== STORED DATA

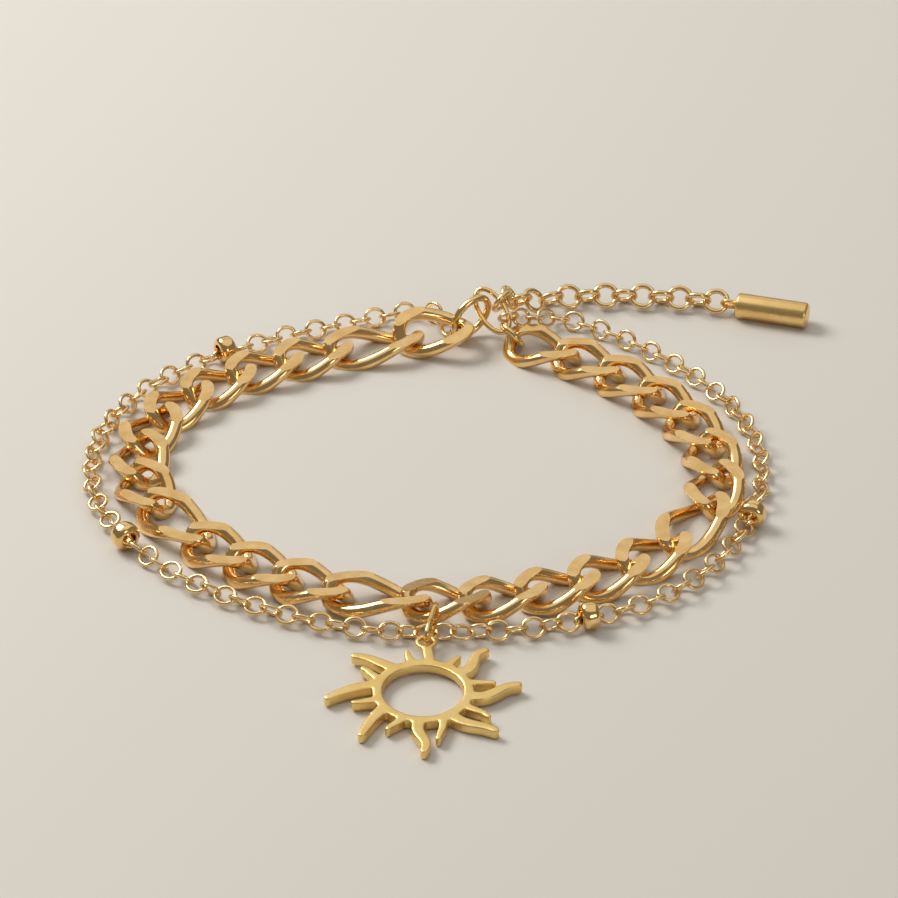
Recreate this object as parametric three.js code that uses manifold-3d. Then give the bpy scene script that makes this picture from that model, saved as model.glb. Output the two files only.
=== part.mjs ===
// Layered bracelet: a figaro chain with a fine satellite chain beside it, a sun pendant in front,
// and an extender chain with a cylinder tag at the closure. It lies open on a flat surface.
// Units are millimetres and degrees. +Z is up and the pendant points to -Y.

import * as THREE from 'three';
import { mergeVertices } from 'three/addons/utils/BufferGeometryUtils.js';
import Module from 'manifold-3d';

const wasm = await Module();
wasm.setup();

// ---- Main chain ----
const MAIN_LINKS = 27;
const LONG_LINKS = [1, 9, 13, 19];
const SHORT_PITCH = 5.0;
const LONG_PITCH = 7.0;
const MAIN_WIRE = 1.3;
const MAIN_WIDTH = 5.6;
const MAIN_HEIGHT = 1.9;
const LINK_PLAY = 0.3;
const LINK_TWIST = 45;
const LINK_ROUNDNESS = 2.6;
const MAIN_STEPS = 16;
const WIRE_SIDES = 6;

// The loop in plan: its radius at each polar angle is a mean radius and a few waves round the loop.
const MAIN_LOOP = {
  mean: 23.39,
  waves: [
    { count: 2, cos: 2.23, sin: -0.26 },
    { count: 3, cos: -0.41, sin: -0.02 },
    { count: 4, cos: 0.55, sin: -0.38 },
  ],
};
const MAIN_START = 82.5;
const HALVINGS = 40;
// The first link is nearly flat and tips up on its inner edge to meet the closure ring.
const FIRST_LINK = { x: 0.23, y: 21.69, z: 1.72, heading: 182.4, tip: 3.5, roll: 16.6, twist: 36 };
// The jump ring under the chain lifts the outer side of the links next to it.
const LIFTED_LINKS = [
  { link: 11, roll: 1 },
  { link: 12, roll: 3.8 },
  { link: 13, roll: 6.5 },
  { link: 14, roll: 9.2 },
  { link: 15, roll: 6.5 },
  { link: 16, roll: 3.8 },
  { link: 17, roll: 1 },
];

// ---- Satellite chain ----
const SATELLITE_LOOP = {
  mean: 28.02,
  waves: [
    { count: 1, cos: 0.25, sin: 0.45 },
    { count: 2, cos: 2.01, sin: 0.05 },
    { count: 3, cos: -0.69, sin: -0.22 },
    { count: 4, cos: 0.23, sin: -0.26 },
    { count: 5, cos: 0.07, sin: 0.14 },
    { count: 6, cos: -0.01, sin: 0.15 },
  ],
};
const SATELLITE_START = 91;
const SATELLITE_END = 424;
const SATELLITE_DIAMETER = 1.5;
const SATELLITE_SIDES = 8;
const SATELLITE_STEP = 4.4;
const SATELLITE_OFFSET = 3.8;
const OFFSET_BLEND = 0.2;
const BEAD_ANGLES = [135.3, 203.4, 300, 344];
const BEAD_DIAMETER = 2.5;
const BEAD_LENGTH = 1.6;
const BEAD_BORE = 0.9;
const BEAD_SIDES = 14;
const SMALL_TURN = 0.01;
const PIECE_GAP = 0.3;

// ---- Sun pendant ----
const SUN_CENTRE = { x: -0.51, y: -33.8 };
const SUN_THICKNESS = 0.9;
const SUN_HOLE_RADIUS = 3.4;
const SUN_RING_RADIUS = 4.25;
const SUN_TILT = 1;
const SUN_SEGMENTS = 40;
const FLAME_ROOT = 3.9;
const LONG_FLAME = { root: 1.15, middle: 0.98, tip: 0.72, steps: 8 };
const SMALL_FLAME = { root: 0.85, middle: 0.68, tip: 0.5, steps: 4 };
const TIP_STEPS = 4;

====

* **WRITTEN INSTRUCTION**: Identify every line above with the string "from" in it. Copy those lines.

* **TASK OUTPUT**:
Recreate this object as parametric three.js code that uses manifold-3d. Then give the bpy scene script that makes this picture from that model, saved as model.glb. Output the two files only.
import * as THREE from 'three';
import { mergeVertices } from 'three/addons/utils/BufferGeometryUtils.js';
import Module from 'manifold-3d';